▶

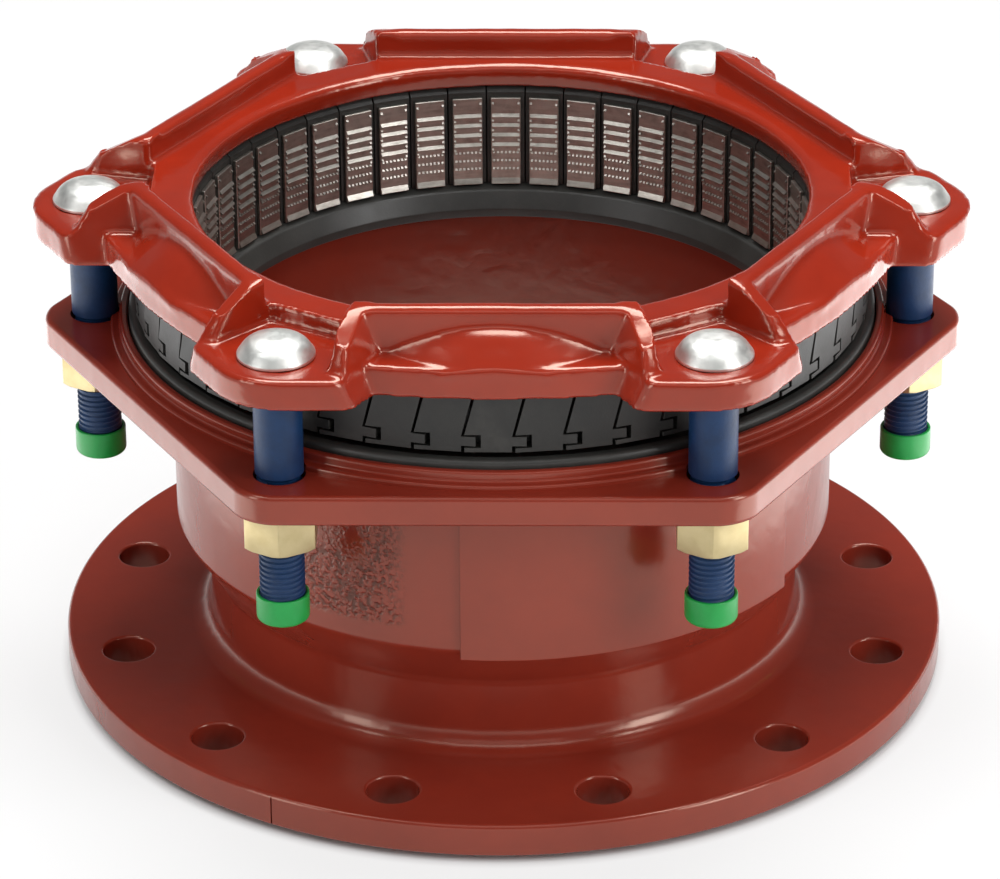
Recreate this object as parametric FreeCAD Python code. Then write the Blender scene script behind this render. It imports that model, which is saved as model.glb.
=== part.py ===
"""Restrained flange adapter, DN250 PN10, standing on its drilled flange.

The origin is the centre of the flange's sealing face and +Z runs along the pipe, towards the open socket.
All lengths are in millimetres and all angles in degrees.
"""
import FreeCAD, Part
import math
import os

V = FreeCAD.Vector

# Drilled flange
FLANGE_R = 200.0
FLANGE_T = 15.2
RAISED_FACE_EDGE = 40.0
RAISED_FACE_H = 3.0
FLANGE_HOLE_EDGE = 25.0
FLANGE_HOLE_R = 11.5
FLANGE_HOLE_COUNT = 12
FLANGE_EDGE_R = 1.5

# Neck, cone and barrel of the casting
WATERWAY_R = 122.0
NECK_WALL = 11.5
NECK_H = 32.8
NECK_ROOT_R = 10.0
NECK_BEND_R = 8.0
CONE_H = 22.5
BARREL_SETBACK = 15.0
BARREL_WALL = 8.0
BARREL_H = 77.5
BARREL_BEND_R = 5.0
BARREL_PAD_T = 1.8
BARREL_PAD_DROP = 3.5
BARREL_PAD_START = -6.2
BARREL_PAD_END = 57.0

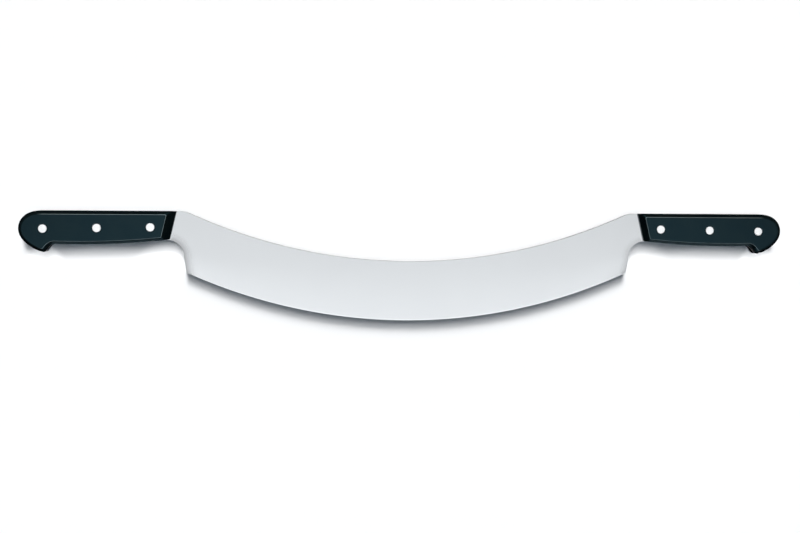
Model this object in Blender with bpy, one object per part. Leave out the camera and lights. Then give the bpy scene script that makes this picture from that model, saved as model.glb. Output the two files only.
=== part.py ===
"""Double-handled cheese knife, lying flat on its back scales.

One curved blade runs into a full tang at each end. Each tang carries a front and a back scale, held by
three two-part rivets. Lengths are in metres. +X runs along the knife, +Y from the cutting edge to the spine,
and +Z up out of the blade's front face. The origin is below the middle of the knife, on the surface that it
lies on.
"""

import math

import bmesh
import bpy
from mathutils import Matrix, Vector

# Blade, seen from the front
SPAN = 0.400  # between the handles
RISE = 0.0939  # lowest point of the cutting edge to the flat top of the handles
BLADE_DEPTH = 0.0516  # spine to cutting edge in the middle
SPINE_RADIUS = 0.455
EDGE_RADIUS = 0.4600
SHOULDER_RADIUS = 0.018  # where the spine turns into the flat top of the tang
HEEL_FROM_HANDLE = 0.0088  # the heel's corner to the handle's front, along the knife
HEEL_LEAN = math.radians(7.6)  # the heel's straight stretch, from upright
CHOIL_RADIUS = 0.0145  # the hollow between the heel and the handle

# Blade, in section
STOCK = 0.0024
GRIND_DEPTH_MIDDLE = 0.046  # how far the ground face reaches up from the cutting edge in the middle
GRIND_DEPTH_HEEL = 0.017  # and at the heel corners
BEVEL_SHOULDER = 0.0008  # thickness behind the edge bevel
EDGE_BEVEL = 0.0013
EDGE_LAND = 0.00012  # thickness left at the very edge

# Handle, seen from the front
HANDLE_LENGTH = 0.1284
BUTT_TOP_RADIUS = 0.0193
BUTT_END_RADIUS = 0.0141
BUTT_LOW_RADIUS = 0.0307
BUTT_TOP_SWEEP = math.radians(34.3)
BUTT_END_SWEEP = math.radians(94.8)
BUTT_LOW_SWEEP = math.radians(38.8)
BEAK_ANGLE = math.radians(52)  # the beak's inner flank, from the length of the handle
BEAK_ROOT_RADIUS = 0.008
BELLY_DEPTH = 0.02795  # flat top to the lowest point of the belly
BELLY_RADIUS = 0.670
BELLY_FROM_BUTT = 0.0484  # butt end to the lowest point of the belly
FRONT_LEAN = math.radians(13.8)  # the scale's front end, from upright
LEFT_FRONT_REACH = 0.0012  # how far the left scales run past the handle's front, onto the blade
RIGHT_FRONT_REACH = 0.0

# Scale, in section
SCALE_THICKNESS = 0.0060
EDGE_BREAK_WIDTH = 0.0025  # the bevel round the outer face
EDGE_BREAK_DEPTH = 0.0018
FACE_BLEND = 0.0007  # soft strip between the bevel and the outer face
FRONT_LAND = 0.0012  # thickness of the scale at its front end
LEFT_FRONT_SLOPE = 0.0074  # length of the slope at the front end, ground by hand
RIGHT_FRONT_SLOPE = 0.0046

# Rivets
RIVET_FROM_FRONT = 0.0195  # front of the handle to the inner rivet
RIVET_FROM_BUTT = 0.0207  # butt end to the outer rivet; the middle one sits halfway
LEFT_RIVET_SHIFT = 0.0006  # how much nearer to the butt the left handle's rivets sit
RIVET_BELOW_TOP = 0.0135
RIVET_DROP = 0.0007  # each rivet sits this much lower than the one before it
HEAD_DIAMETER = 0.0070
HEAD_THICKNESS = 0.0018
SLEEVE_DIAMETER = 0.0048
PIN_DIAMETER = 0.0030

# Fits
SEAT_GAP = 0.0003  # scale to tang, and under a rivet's head
BORE_CLEARANCE = 0.0003  # all round a rivet in its bore, and round the pin in its sleeve

# Fineness of the curves
BLADE_STEPS = 28  # facets of the edge and the spine, each side of the middle
RIVET_SIDES = 24
ARC_STEP = math.radians(8)
BELLY_STEPS = 8
BEYOND = 0.004  # how far a cutter reaches past what it cuts

# Worked out from the above
TOP = RISE / 2
EDGE_LOW = -RISE / 2
OUTER_FACE = STOCK / 2 + SEAT_GAP + SCALE_THICKNESS  # from the blade's middle plane
EDGE_CENTRE = Vector((0, EDGE_LOW + EDGE_RADIUS))
SPINE_CENTRE = Vector((0, EDGE_LOW + BLADE_DEPTH + SPINE_RADIUS))
BUTT_END = SPAN / 2 + HANDLE_LENGTH
BELLY_CENTRE = Vector((BUTT_END - BELLY_FROM_BUTT, TOP - BELLY_DEPTH + BELLY_RADIUS))
HEEL_ANGLE = math.asin((SPAN / 2 - HEEL_FROM_HANDLE) / EDGE_RADIUS)
RIVET_SPACING = (HANDLE_LENGTH - RIVET_FROM_FRONT - RIVET_FROM_BUTT) / 2
SIDES = {"left": -1, "right": 1}
FRONTS = {"left": (LEFT_FRONT_REACH, LEFT_FRONT_SLOPE), "right": (RIGHT_FRONT_REACH, RIGHT_FRONT_SLOPE)}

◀

TASK BRIEF →
Repeat, exactly and only, the lines from the beginning of the material through the line that contains "V = FreeCAD.Vector".

EXERCISE RESPONSE →
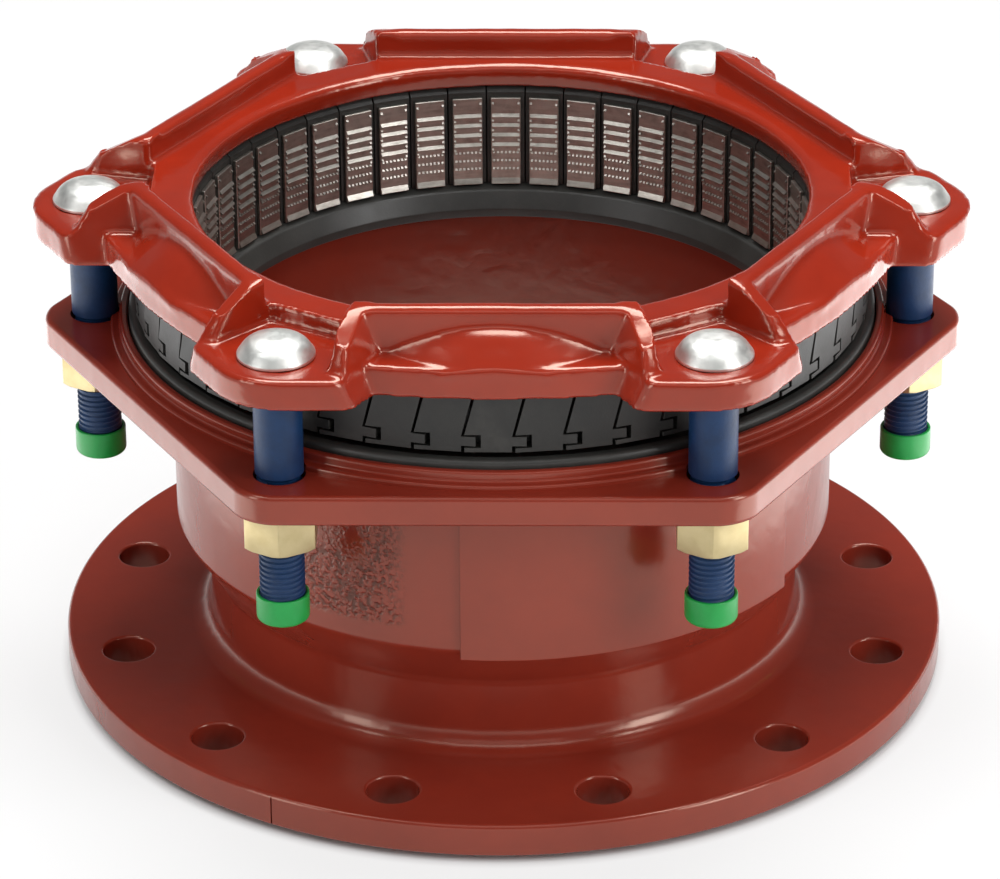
Recreate this object as parametric FreeCAD Python code. Then write the Blender scene script behind this render. It imports that model, which is saved as model.glb.
=== part.py ===
"""Restrained flange adapter, DN250 PN10, standing on its drilled flange.

The origin is the centre of the flange's sealing face and +Z runs along the pipe, towards the open socket.
All lengths are in millimetres and all angles in degrees.
"""
import FreeCAD, Part
import math
import os

V = FreeCAD.Vector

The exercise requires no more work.